Agent 2: (looks confused- confers with other agents then words an ammendment to my passport) This just states that you may not take any professional or vocational courses while you are here and that you must leave by Monday, March 30. 
Ernie: Uhhhh. 

All this took about an hour. Don't remember the clock ever going so slow. 

-Ernie


----------



## snow (Mar 31, 2009)

i can,t believe it; if i did,n,t hear it from you,re own mouth
i would have gently told them to f off and turned back to the usa.
mind you i,ve had some of the same from us customs.
sorry about that.
we are generally a friendly lot.


----------



## Jim Toomey (Apr 1, 2009)

Man what a sorry lot.
Probably a bunch of frustrated underpaid wanna-bees.
You handled it much better than most of us may have...
I hope the USA was kinder to you upon your return.


----------



## Orchidzrule (Apr 1, 2009)

Geez, I felt so bad for poor Ernie when I heard about his experience. I'm afraid he won't want to come back after such an ordeal--and couldn't blame him if that was his decision. I was on his judging team and really enjoyed the experience. I've judged slipper orchids in previous years, but this is the first time since I started growing and so I think I got a lot more out of it this year.

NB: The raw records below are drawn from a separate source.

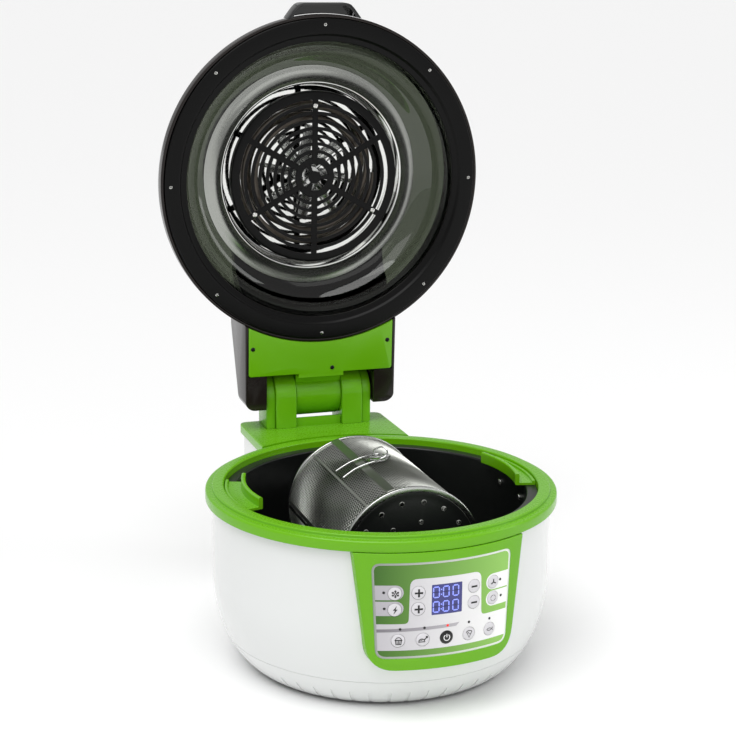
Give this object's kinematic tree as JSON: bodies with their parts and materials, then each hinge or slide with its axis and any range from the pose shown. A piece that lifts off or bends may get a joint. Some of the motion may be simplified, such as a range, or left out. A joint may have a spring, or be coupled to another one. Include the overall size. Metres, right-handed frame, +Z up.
{
  "type": "deep fryer",
  "caption": "Round countertop hot-air fryer: white housing, green rim, keypad with display, hinged glass heater lid, lift-out pot, turning drum.",
  "frame": {"origin": "on the table plane, at the middle of the whole box with the lid standing open", "axes": "+Z up, -Y towards the keypad, +X to the right seen from the front"},
  "size_m": [0.332, 0.4628, 0.6063],
  "materials": {
    "white_gloss": "gloss",
    "green_gloss": "gloss",
    "black_gloss": "gloss",
    "black_satin": "satin",
    "black_matte": "matte",
    "black_coated": "semi-gloss non-stick coat",
    "steel": "bright",
    "chrome": "polished",
    "panel_print": "printed membrane",
    "button_grey": "satin",
    "button_black": "satin",
    "display_glass": "clear over a blue display",
    "smoked_glass": "smoked",
    "rubber": "matte"
  },
  "bodies": {
    "base": {"base_plate": "black_matte", "base_ring": "white_gloss", "control_bezel": "green_gloss", "control_board": "black_matte", "control_panel": "panel_print", "cord_gland": "black_matte", "display_window": "display_glass", "drive_motor": "steel", "foot_front": "rubber", "foot_left": "rubber", "foot_rear": "rubber", "foot_right": "rubber", "hinge_pin": "steel", "hinge_tower_left": "green_gloss", "hinge_tower_right": "green_gloss", "lid_spring": "steel", "outer_housing": "white_gloss", "pot_liner": "steel", "rim_ring": "green_gloss", "tower_cap_left": "green_gloss", "tower_cap_right": "green_gloss"},
    "lid": {"lid_glass": "smoked_glass", "lid_ring": "black_satin", "lid_shell": "black_gloss", "motor_cover": "black_gloss", "grille": "black_satin", "reflector": "chrome", "heating_coil": "steel", "fan_motor": "steel", "arm_cover": "black_matte", "hinge_arm": "green_gloss", "lid_handle": "black_gloss"},
    "fan": {"fan_impeller": "steel"},
    "pot": {"inner_pot": "black_coated", "pot_grip_left": "green_gloss", "pot_grip_right": "green_gloss", "drum_cradle": "steel"},
    "coupler": {"drive_coupler": "steel"},
    "bush": {"drum_bush": "rubber"},
    "drum": {"drum_wall": "steel", "drum_rim_front": "steel", "drum_rim_rear": "steel", "drum_end_front": "black_coated", "drum_end_rear": "black_coated"},
    "spindle": {"drive_spindle": "steel"},
    "door": {"drum_door": "steel"},
    "latch": {"door_latch": "steel"},
    "button_defrost": {"button_defrost": "button_grey"},
    "button_fan": {"button_fan": "button_grey"},
    "button_fish": {"button_fish": "button_grey"},
    "button_fries": {"button_fries": "button_grey"},
    "button_heat_down": {"button_heat_down": "button_grey"},
    "button_heat_up": {"button_heat_up": "button_grey"},
    "button_lamp": {"button_lamp": "button_grey"},
    "button_meat": {"button_meat": "button_grey"},
    "button_pizza": {"button_pizza": "button_grey"},
    "button_power": {"button_power": "button_black"},
    "button_time_down": {"button_time_down": "button_grey"},
    "button_time_up": {"button_time_up": "button_grey"},
    "button_turbo": {"button_turbo": "button_grey"}
  },
  "joints": [
    {"name": "button_defrost_press", "type": "slide", "parent": "base", "child": "button_defrost", "axis": [0.2487, 0.9686, 0], "range_m": [0, 0.0009], "stiffness_N_per_m": 300},
    {"name": "button_fan_press", "type": "slide", "parent": "base", "child": "button_fan", "axis": [-0.3057, 0.9521, 0], "range_m": [0, 0.0009], "stiffness_N_per_m": 300},
    {"name": "button_fish_press", "type": "slide", "parent": "base", "child": "button_fish", "axis": [-0.2874, 0.9578, 0], "range_m": [0, 0.0009], "stiffness_N_per_m": 300},
    {"name": "button_fries_press", "type": "slide", "parent": "base", "child": "button_fries", "axis": [0.23, 0.9732, 0], "range_m": [0, 0.0009], "stiffness_N_per_m": 300},
    {"name": "button_heat_down_press", "type": "slide", "parent": "base", "child": "button_heat_down", "axis": [-0.1857, 0.9826, 0], "range_m": [0, 0.0009], "stiffness_N_per_m": 300},
    {"name": "button_heat_up_press", "type": "slide", "parent": "base", "child": "button_heat_up", "axis": [0.1271, 0.9919, 0], "range_m": [0, 0.0009], "stiffness_N_per_m": 300},
    {"name": "button_lamp_press", "type": "slide", "parent": "base", "child": "button_lamp", "axis": [-0.3057, 0.9521, 0], "range_m": [0, 0.0009], "stiffness_N_per_m": 300},
    {"name": "button_meat_press", "type": "slide", "parent": "base", "child": "button_meat", "axis": [0.1011, 0.9949, 0], "range_m": [0, 0.0009], "stiffness_N_per_m": 300},
    {"name": "button_pizza_press", "type": "slide", "parent": "base", "child": "button_pizza", "axis": [-0.1599, 0.9871, 0], "range_m": [0, 0.0009], "stiffness_N_per_m": 300},
    {"name": "button_power_press", "type": "slide", "parent": "base", "child": "button_power", "axis": [-0.0297, 0.9996, 0], "range_m": [0, 0.0009], "stiffness_N_per_m": 300},
    {"name": "button_time_down_press", "type": "slide", "parent": "base", "child": "button_time_down", "axis": [-0.1857, 0.9826, 0], "range_m": [0, 0.0009], "stiffness_N_per_m": 300},
    {"name": "button_time_up_press", "type": "slide", "parent": "base", "child": "button_time_up", "axis": [0.1271, 0.9919, 0], "range_m": [0, 0.0009], "stiffness_N_per_m": 300},
    {"name": "button_turbo_press", "type": "slide", "parent": "base", "child": "button_turbo", "axis": [0.2487, 0.9686, 0], "range_m": [0, 0.0009], "stiffness_N_per_m": 300},
    {"name": "lid_hinge", "type": "hinge", "parent": "base", "child": "lid", "pos_m": [0, 0.16256, 0.2025], "axis": [1, 0, 0], "range_deg": [0, 88]},
    {"name": "fan_spin", "type": "hinge", "parent": "lid", "child": "fan", "pos_m": [0, 0.17664, 0.43056], "axis": [0, 0.9994, 0.0349], "continuous": true},
    {"name": "pot_lift", "type": "slide", "parent": "base", "child": "pot", "axis": [0, 0, -1], "range_m": [-0.15, 0]},
    {"name": "coupler_spin", "type": "hinge", "parent": "pot", "child": "coupler", "pos_m": [0, 0.06, 0.1245], "axis": [0, 1, 0], "continuous": true},
    {"name": "drum_lift", "type": "slide", "parent": "pot", "child": "bush", "axis": [0, 0, -1], "range_m": [-0.15, 0]},
    {"name": "drum_spin", "type": "hinge", "parent": "bush", "child": "drum", "pos_m": [0, -0.066, 0.1245], "axis": [0, 1, 0], "continuous": true},
    {"name": "spindle_spin", "type": "hinge", "parent": "base", "child": "spindle", "pos_m": [0, 0.085, 0.1245], "axis": [0, 1, 0], "continuous": true},
    {"name": "door_hinge", "type": "hinge", "parent": "drum", "child": "door", "pos_m": [-0.06591, -0.06494, 0.12795], "axis": [0, 1, 0], "range_deg": [-72, 0]},
    {"name": "latch_hinge", "type": "hinge", "parent": "door", "child": "latch", "pos_m": [-0.04091, -0.06494, 0.18081], "axis": [0, 1, 0], "range_deg": [-70, 0]}
  ],
  "couplings": [
    {"joint": "coupler_spin", "follows": "drum_spin", "ratio": 1},
    {"joint": "spindle_spin", "follows": "drum_spin", "ratio": 1}
  ]
}
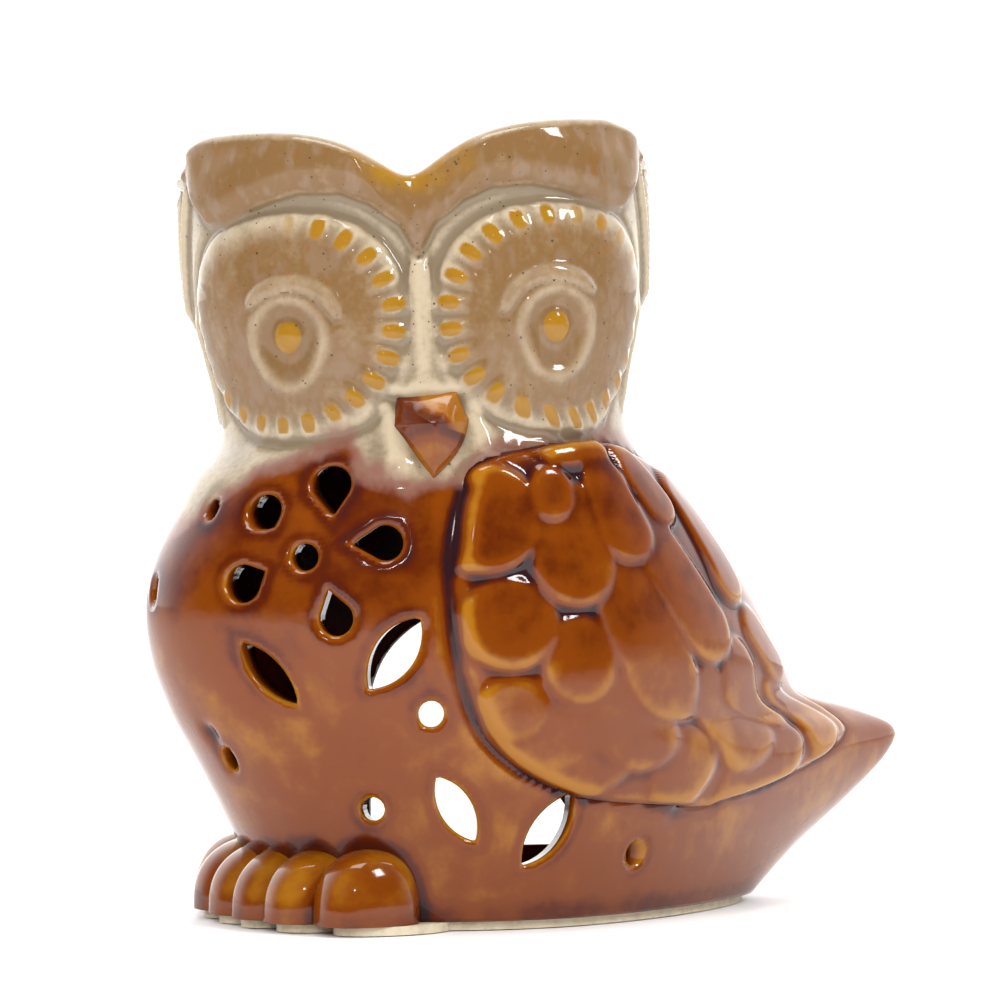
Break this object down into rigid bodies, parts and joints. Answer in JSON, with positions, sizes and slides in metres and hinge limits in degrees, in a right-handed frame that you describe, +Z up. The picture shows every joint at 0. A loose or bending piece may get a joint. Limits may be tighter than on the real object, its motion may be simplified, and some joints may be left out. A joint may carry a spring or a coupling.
{
  "type": "owl oil burner",
  "caption": "Pierced ceramic owl with a candle chamber and arched rear opening in its body, an oil dish in its open head, relief wings and face, and a turned tail.",
  "frame": {"origin": "middle of the owl's bounding box, on the plane it stands on", "axes": "+Z up out of the chamber floor, -Y the way the face looks, +X to the owl's left"},
  "size_m": [0.1461, 0.0984, 0.1491],
  "materials": {
    "clay": "bare fired clay, matt",
    "body_glaze": "glossy amber-brown glaze, dark where it pools",
    "head_glaze": "glossy speckled grey-beige glaze",
    "brow_glaze": "glossy tan glaze, yellow where it is thin",
    "amber_glaze": "glossy amber glaze on raised marks",
    "beak_glaze": "glossy dark red-brown glaze"
  },
  "bodies": {
    "root": {"foot_ring": "clay", "chamber_floor": "body_glaze", "body_shell": "body_glaze", "head_shell": "head_glaze", "oil_dish": "head_glaze", "right_brow": "brow_glaze", "left_brow": "brow_glaze", "brow_peak": "brow_glaze", "right_ear": "head_glaze", "left_ear": "head_glaze", "right_face_disc": "head_glaze", "left_face_disc": "head_glaze", "right_eyelid": "head_glaze", "left_eyelid": "head_glaze", "right_eye_ring": "head_glaze", "left_eye_ring": "head_glaze", "right_pupil": "amber_glaze", "left_pupil": "amber_glaze", "right_face_rays": "amber_glaze", "left_face_rays": "amber_glaze", "nose_bridge": "head_glaze", "beak": "beak_glaze", "left_wing": "body_glaze", "left_shoulder_feathers": "body_glaze", "left_covert_feathers": "body_glaze", "left_flight_feathers": "body_glaze", "left_hem_feathers": "body_glaze", "right_wing": "body_glaze", "right_shoulder_feathers": "body_glaze", "left_foot": "body_glaze", "right_foot": "body_glaze"}
  },
  "joints": []
}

As always, I bought *way* too many plants. For anyone interested, I'll list them:

*PAPHS*

Paramount
Macabre (pre-order)
Harmon Andrews (pre-order)
Pinocchio
Yi-Ying Northern Lights (in spike--probable vini)
Bo-Ying Chow
fowliei X hennisianum

Orchids Limited
Ano Puddle 'Eureka' AM/AOS X Skip Bartlett 'White Pepper' HCC/AOS
hainanense

Orchids By Kimberly
Chen Samn Colorful

*PHRAGS*

Orchids Limited
Memoria Estelle Getty (I bought it with the intention of trading with Jorch, for a couple of paphs he has that I'm interested in, but I'm starting to want to keep it!)

*NON SLIPPERS* (Assuming anyone on _this_ forum is interested)

Orchids Limited
Psychopsis Mendenhall alba 'Yellow Butterfly' (Jason said "You need this, Rob" and then he very generously knocked 5 bucks off the list price! How could I refuse?)

Orchids In Our Tropics
Tolumnia Popoki 'Mitzi' AM/AOS
Tolumnia Jairek Rainbow X Catherine Wilson

I will try & post photos of some of the blooms in a day or so.


----------



## Bolero (Apr 1, 2009)

It must be good to meet people you befriend in forums like this.

Congratulations Kyle!


----------



## Ernie (Apr 1, 2009)

I will gladly return. Shoot, I'm going to keep trying until I get it right.  Last year they sent me to immigration too, so this year when they did, I thought nothing of it. I'll keep going back as long as the WOS will have me and until I've seen every room in their airport.  

On the way home, US customs took a while x-raying my laptop backpack- turns out they were fixated on two AAA batteries (for MP3 player) which admittedly look like bullets. They also sampled my laptop for chemical residue, but they did that last year too. 

-Ernie


----------



## Yoyo_Jo (Apr 1, 2009)

Oh geez, I'm so embarassed for our country. If it makes you feel any better Ernie, they don't sometimes don't treat Canadians any more kindly when we're trying to get back into our own country.


----------



## smartie2000 (Apr 1, 2009)

yea our customs are a little too picky....esp. when it comes to agricultural stuff. Plus they have silly policies. 
I'm not sure why they get so concerned about non orchid tropical things when the potential pests die anyways in the winter, or dried cultivated ginseng roots when they are sent by mail (when the agent noted to me that they are fine as carry-on). 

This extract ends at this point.